Furthermore the Netherlands should combine its acclaimed levels of expertise with another strength: that of a trading nation situated at the heart of Europe. “As a small country with an open economy and a strong position as a centre of expertise within Europe, the Netherlands is in a position to profit from innovations initiated by other countries. By adjusting the development of specific energy technologies (solar, biomass, wind) to the planned investments by Germany and other EU member states, we would utilize the opportunities for investing effectively in an optimal mix of energy options within the framework of a coherent, long term vision of the Dutch energy system as part of Europe.”

In this way the Netherlands could succeed in effecting the transition to a sustainable energy system and reap economic rewards, say TNO, Utrecht University and ECN. But the necessary break with the past will initially hurt the national economy, dependent as it is on fossil fuels.
And that’s where there’s ample room for improving on past policies. The report doesn’t mention it in so many words, but it’s a view that echoed through the lobbies when the report was presented: resist the lobby of the major players, no matter how important they might be to the national economy.

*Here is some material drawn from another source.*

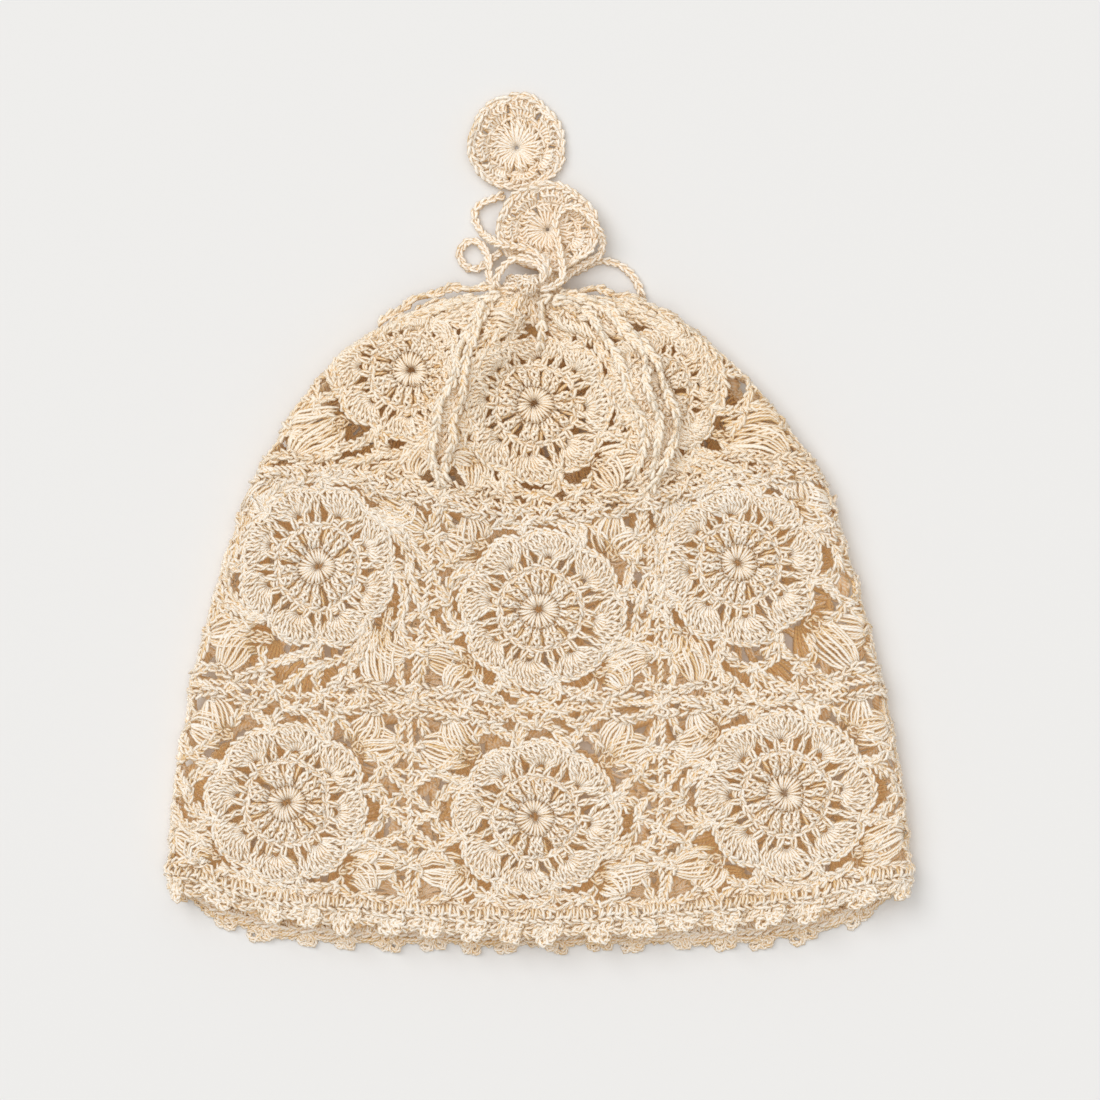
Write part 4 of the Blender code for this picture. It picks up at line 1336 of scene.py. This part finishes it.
def makeNet(skein, motif):
    dice = skein["dice"]
    near = net["sideJoints"][1]
    edge = net["corner"]
    steps = 14
    sagShape = np.sin(np.linspace(0, math.pi, steps))
    coreSize = 1.0 if motif["front"] else net["backCore"]
    froms, tos, bows = (np.array(column) for column in zip(*netLinks()))
    for quarter in motifPlan["quarters"]:
        starts = turned(froms[:, 0], froms[:, 1], quarter)
        ends = turned(tos[:, 0], tos[:, 1], quarter)
        curves = bowed(starts, ends, bows + dice.normal(0, 0.05, len(bows)), steps)
        sag = dice.normal(0, 0.00035, (len(bows), 1)) * sagShape
        for line, outs in zip(*motifLace(motif, curves, net["height"] + sag)):
            chainAlong(
                skein, line, outs, net["size"], tone=netTone(motif, net["tone"]),
                wide=chainStitch["open"], coreSize=coreSize, roll=net["roll"],
            )
    # twisted strands along the joinings, and across the holes beside them
    size, gap, tone = net["joinSize"], net["joinGap"], netTone(motif, net["joinTone"])
    for number, quarter in enumerate(motifPlan["quarters"]):
        if number == 0 or (number == 1 and motif["row"] < topRow):
            t = np.linspace(-0.5, 0.5, 61)
            across = edge + 0.006 * np.sin(9 * t + motif["column"]) * np.cos(23 * t)
            pairsOn(skein, turned(across, t, quarter)[None], net["joinHeight"], gap, 30, size, tone)
        ups = np.array((-near * 2, 0.0, near * 2)) + dice.normal(0, 0.006, 3)
        starts = turned(net["loopApex"], ups, quarter)
        curves = bowed(starts, turned(edge, ups, quarter), dice.normal(0, 0.1, 3), 7)
        pairsOn(skein, curves, net["joinHeight"], gap, 2.6, size, tone)


# Ropes of chain stitches that lie together on the crown's folds: places in the plane, and how far
# each rope lies beside those and above the lace, in millimetres
ridgeRopes = {
    -1: ((
        (-16.4, 115.6), (-21.1, 105.5), (-27.2, 92.3), (-32.2, 76.2), (-35.2, 60.0), (-34.0, 43.3),
    ), ((-2.9, 4.0), (0.6, 5.2))),
    0: (((2.0, 114.5), (2.8, 108.0), (0.6, 101.5), (2.2, 94.0)), ((0.0, 5.0),)),
    1: ((
        (6.0, 113.4), (21.5, 110.6), (28.2, 102.6), (35.8, 93.4), (39.7, 81.2), (43.8, 70.1),
        (43.5, 58.0), (38.0, 45.0),
    ), ((-2.6, 5.2), (0.9, 4.6), (6.2, 3.6))),
}
# Ropes along the top edge of the crown, left and right of the knot, all in millimetres
edgeRopes = {
    -1: (
        (-57.0, 104.4, 6.5), (-49.3, 110.6, 6.8), (-42.2, 114.0, 7.2), (-35.0, 116.5, 7.6),
        (-26.0, 117.6, 8.2), (-16.5, 117.0, 9.5), (-8.5, 116.6, 11.5),
    ),
    1: (
        (2.5, 116.2, 11.5), (10.0, 115.9, 10.0), (20.0, 116.8, 8.6), (28.5, 115.4, 8.0),
        (38.0, 112.2, 7.4), (48.0, 107.0, 7.0), (57.0, 100.6, 6.6),
    ),
}
crownRope = {
    "step": 0.0012,  # between the points of a rope's way
    "ridgeSize": 1.15,
    # painted light: the ridge ropes, which stand highest, are toned lighter than the edge ropes
    "ridgeTone": 0.72,
    "ridgeRoll": 0.9,
    "edgeSize": 1.05,
    "edgeTone": 0.54,
    "edgeRoll": 1.0,
    "edgeGap": 0.0042,  # between the two ropes of the edge
    "wide": 1.2,
}
# Bundles of strands gathered under the knot: first and last strand's middle, each strand's way in
# the plane and its height above the lace, in millimetres, how many there are, and their tone
gathers = (
    ((6.4, 105.2), (18.8, 100.7), (2.8, -5.8), 2.4, 11, 0.68),
    ((22.4, 108.6), (30.0, 109.6), (0.8, -4.8), 3.2, 8, 0.68),
    ((-14.0, 109.0), (-11.2, 102.0), (8.8, -2.0), 2.2, 6, 0.62),
)


def placesUnder(goal):
    # places round and up the hat under points of the plane
    marks = np.meshgrid(np.linspace(-0.8, 0.8, 81), np.linspace(1.4, 2.94, 78), indexing="ij")
    turn, level = (grid.ravel() for grid in marks)
    spots = outerSide(turn, level)[:, :2]
    near = ((goal[:, None] - spots[None]) ** 2).sum(axis=2).argmin(axis=1)
    return np.stack(findPlaces(goal, turn[near], level[near]), axis=-1)


def makeGathers(skein):
    dice = skein["dice"]
    t = np.linspace(0, 1, 7)
    for first, last, way, height, count, tone in gathers:
        order = np.linspace(-1, 1, count)
        middles = np.array(first) + (np.array(last) - first) * (order[:, None] + 1) / 2
        flat = middles[:, None] + np.array(way) * (t[:, None] - 0.5)
        flat = flat + dice.normal(0, 0.22, flat.shape)
        spots = placesUnder(flat.reshape(-1, 2) / 1000).reshape(flat.shape)
        rise = (1.4 + dice.normal(0, 0.30, count)) * np.sqrt(1.1 - order ** 2)
        above = height + rise[:, None] * np.sin(math.pi * t)
        points, outs = onLace(spots, above / 1000)
        shade = tone + dice.normal(0, 0.10, count)[:, None]
        # painted shade: darker at both ends, where the strands go under the lace
        shade = shade + np.interp(t, (0, 0.2, 0.8, 1), (-0.4, 0, 0, -0.4))
        addStrands(skein, points, outs, yarn["radius"] * 1.15, shade)


def makeRidgeRopes(skein, side):
    spots, besides = ridgeRopes[side]
    middle = smoothRoute(spots, crownRope["step"])
    ways = unit(np.gradient(middle, axis=0))
    across = np.stack([ways[:, 1], -ways[:, 0]], axis=1)
    sway = np.linspace(0, 1, len(middle))
    for number, (beside, height) in enumerate(besides):
        wave = beside * np.interp(sway, (0, 0.25, 1), (0.45, 1, 1.15))
        wave = wave + 0.9 * np.sin(8 * sway + 2.1 * number) + 0.4 * np.sin(23 * sway + number)
        places = placesUnder(middle + across * wave[:, None] / 1000)
        last = len(places) - skein["dice"].integers(0, 6 if side else 2)
        above = np.interp(sway, (0, 0.78, 1), (1, 1, 0.55)) * height / 1000
        line, outs = onLace(places[:last], above[:last])
        size, tone, roll = (crownRope[key] for key in ("ridgeSize", "ridgeTone", "ridgeRoll"))
        chainAlong(skein, line, outs, size, tone=tone, wide=crownRope["wide"], roll=roll)


def makeEdgeRopes(skein, side):
    line = smoothRoute(edgeRopes[side], crownRope["step"])
    sway = np.linspace(0, 1, len(line))[:, None]
    outs = np.tile(unit(np.array((0.0, 0.35, 1.0))), (len(line), 1))
    size, tone, roll = (crownRope[key] for key in ("edgeSize", "edgeTone", "edgeRoll"))
    for inward in (0.0, crownRope["edgeGap"]):
        wave = np.sin(sway * 25 + inward * 900) * (0.0, 0.0007, 0.0003)
        way = line + (0.0, -inward, 0.30 * inward) + wave
        chainAlong(skein, way, outs, size, tone=tone, wide=crownRope["wide"], roll=roll)


layers = {
    "front": {"size": 1.08, "sides": 4, "cotton": laceCotton, "topCotton": crownCotton, "seed": 100},
    "back": {"size": 1.28, "sides": 3, "cotton": shadedCotton, "topCotton": deepCotton, "seed": 150},
}
backTurn = -6  # degrees that each flower of the back layer is turned
rowNames = ("low", "mid", "top")
sideNames = ("left", "middle", "right")


def makeMotif(layer, row, place):
    facts = layers[layer]
    column = place - 1
    front = layer == "front"
    if front:
        motif = {"front": True, "column": column, "row": row}
        motif["turn"] = math.radians(frontFlowers[column, row][2])
        motif["shift"] = fitFlower(motif)
    else:
        column = hat["across"] - column
        motif = {"front": False, "column": column, "row": row, "turn": math.radians(backTurn)}
    skein = newSkein(facts["seed"] + 10 * row + place, facts["size"], partial(motifLace, motif))
    for makePart in (makeWoundRing, makePosts, makePetals, makePuffs):
        makePart(skein, motif)
    if row == topRow:
        makeCrownRows(skein, motif)
    if front:
        makeRowJoins(skein, motif)
    makeNet(skein, motif)
    if front and row == topRow:
        makeRidgeRopes(skein, column)
        if column:
            makeEdgeRopes(skein, column)
        else:
            makeGathers(skein)
    cotton = facts["topCotton" if row == topRow else "cotton"]
    title = f"{layer}_{rowNames[row]}_{sideNames[place]}"
    piece = windUp(f"lace_{title}", skein, facts["sides"], cotton, f"motif_{title}")
    return len(piece.data.polygons)


faces = 0
for layer in layers:
    for row in range(hat["rows"]):
        for place in range(hat["across"]):
            faces += makeMotif(layer, row, place)
print(f"beanie: 18 motifs, {faces} faces")

# The band at the opening, its picots and the swags between them
hem = {
    "size": 1.08,  # of its strands
    "singles": 30,  # upright stitches for each motif
    "top": 0.0004,  # above the first level
    "band": -0.0030,
    "backLift": 0.0022,  # the band is narrower on the back layer
    "arches": 6,  # gaps over the band for each motif, with a picot between two
    "archRise": 0.0018,
    # upright stitches on the outer and the inner side: heights, twist, size, tone
    # painted light: the inner side's stitches are toned lighter, against the shade inside the hat
    "outerStitch": ((0.0006, 0.0024, 0.0029, 0.0026, 0.0018), 0.30, 1.05, 0.52),
    "innerStitch": ((0.0010, 0.0002, 0.0000, 0.0002, 0.0008), 0.40, 1.10, 0.66),
    "gap": 0.7,  # between the strands of a stitch, in millimetres
    "points": 1200,  # of a round of chain
    # small loops of a picot: right and down of its middle, and radius, in millimetres
    "picotLoops": ((-3.3, -1.2, 1.9), (3.3, -1.4, 1.8), (-1.5, -3.6, 1.9), (1.7, -3.9, 1.7)),
    "picotHeight": 0.0013,
    # how tall a picot is, its tone, and how far the swag beside it hangs, in metres; the back picots'
    # tone is painted lighter, against the front layer's shade
    "frontPicot": (1.15, 0.50, 0.0026),
    "backPicot": (0.90, 0.68, 0.0006),
    "picotHalf": 0.0030,  # from a picot's middle to where the swag starts
}


def bandAt(places):
    back = softStep((places - foldAt) / 0.3) * softStep((around - foldAt - places) / 0.3)
    return hem["band"] + hem["backLift"] * back


def makeBand(skein):
    dice = skein["dice"]
    arches, top = hem["arches"], hem["top"]
    count = around * hem["singles"]
    places = (np.arange(count) + dice.normal(0, 0.08, count)) / hem["singles"] - foldAt
    t = np.linspace(0, 1, 5)
    arch = np.cos(math.pi * arches * places) ** 2 * hem["archRise"]
    high = top + arch + dice.normal(0, 0.0002, count)
    drop = high[:, None] + (bandAt(places) - high)[:, None] * t
    lean = np.sin(math.tau * arches * places) * 0.010
    turn = places[:, None] + (dice.normal(0, 0.002, (count, 1)) - lean[:, None]) * (1 - t)
    flat = np.stack([turn, drop / pitch], axis=-1)
    # the inner side too, where the back layer shows it
    for key, shown in (("outerStitch", places < around), ("innerStitch", places > foldAt - 0.2)):
        height, twist, size, tone = hem[key]
        pairsOn(skein, flat[shown], height, hem["gap"], twist, size, tone)

    rounds = np.linspace(0, around, hem["points"], endpoint=False) - foldAt
    wave = np.cos(math.pi * arches * rounds) ** 2
    band = bandAt(rounds)
    for line, lift, size, tone, inside in (
        (top + wave * hem["archRise"], 0.0004, 0.90, 0.42, False),
        (band - 0.0002 + 0.0008 * wave, 0.0021, 1.05, 0.54, False),
        (band - 0.0026 - 0.0008 * wave, 0.0012, 1.00, 0.44, False),
        # painted light: the row on the inner side is toned lighter
        (band - 0.0008, 0.0006, 1.1, 0.66, True),
    ):
        line = line + dice.normal(0, 0.00008, len(line))
        flat = np.stack([rounds, line / pitch], axis=-1)
        chainOn(skein, flat, lift, size, True, tone, under=inside, flip=inside, wide=1.15)


def makePicot(skein, middle):
    # a lump of small loops on three stitches, and the swag of chain to the next one
    dice = skein["dice"]
    lean = dice.normal(0, 0.28)
    reach, tone, sag = hem["frontPicot" if middle < foldAt else "backPicot"]
    tall = dice.uniform(0.95, 1.15) * reach
    root = np.array((middle, (bandAt(middle) - 0.0014) / pitch))
    turns = np.linspace(0, math.tau, 14)
    for number, (right, up, radius) in enumerate(hem["picotLoops"]):
        spot = np.array((right * math.cos(lean) - up * math.sin(lean), up * tall))
        spot = spot + dice.normal(0, 0.42, 2)
        loop = polar(radius * (1 + 0.22 * np.sin(2 * turns + 6 * lean)), turns) + spot
        lift = hem["picotHeight"] + 0.0006 * (number % 2) + 0.0006 * np.sin(turns + number)
        pairsOn(skein, (root + loop / 1000 / pitch)[None], lift, hem["gap"], 5.0, 1.15, tone)
    spread = np.linspace(-1, 1, 3)
    starts = np.stack([spread * 2.6, np.full(3, 0.8)], axis=1) / 1000
    ends = np.stack([spread * 1.8, (-4.4 + 0.8 * np.abs(spread)) * tall], axis=1) / 1000
    flat = root + bowed(starts, ends, 0.0, 4) / pitch
    pairsOn(skein, flat, hem["picotHeight"], 0.6, 1.2, 1.1, tone - 0.12)
    swag = np.linspace(0, 1, 14)
    low = root[1] - (0.0012 + sag * np.sin(swag * math.pi)) / pitch
    half = hem["picotHalf"]
    across = middle + half / pitch + (1 / hem["arches"] - 2 * half / pitch) * swag
    flat = np.stack([across, low], axis=-1)
    chainOn(skein, flat, hem["picotHeight"], 0.95, tone=tone - 0.05)


def makeHem():
    skein = newSkein(71, hem["size"], onLace)
    makeBand(skein)
    picots = around * hem["arches"]
    middles = (np.arange(picots) + 0.5) / hem["arches"] - foldAt
    for middle in middles + skein["dice"].normal(0, 0.006, picots):
        makePicot(skein, middle)
    piece = windUp("hemLace", skein, 4, laceCotton, "hem_band")
    print(f"beanie: hem, {len(piece.data.polygons)} faces")


makeHem()

print(f"beanie: {sum(triangles)} triangles in all, {max(triangles)} in the largest piece")
print("beanie: done")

Or, as Andre Faaij of the Copernicus Institute put it: the established order has a lot to lose in the short term through a more radical implementation of sustainable energy practices. And that will be reflected in the revenue flow into treasury coffers. “And yet there is no alternative. The transition to a sustainable system is inevitable, and also offers many economic perspectives. But, other than in the past, the Netherlands must seize the opportunity.”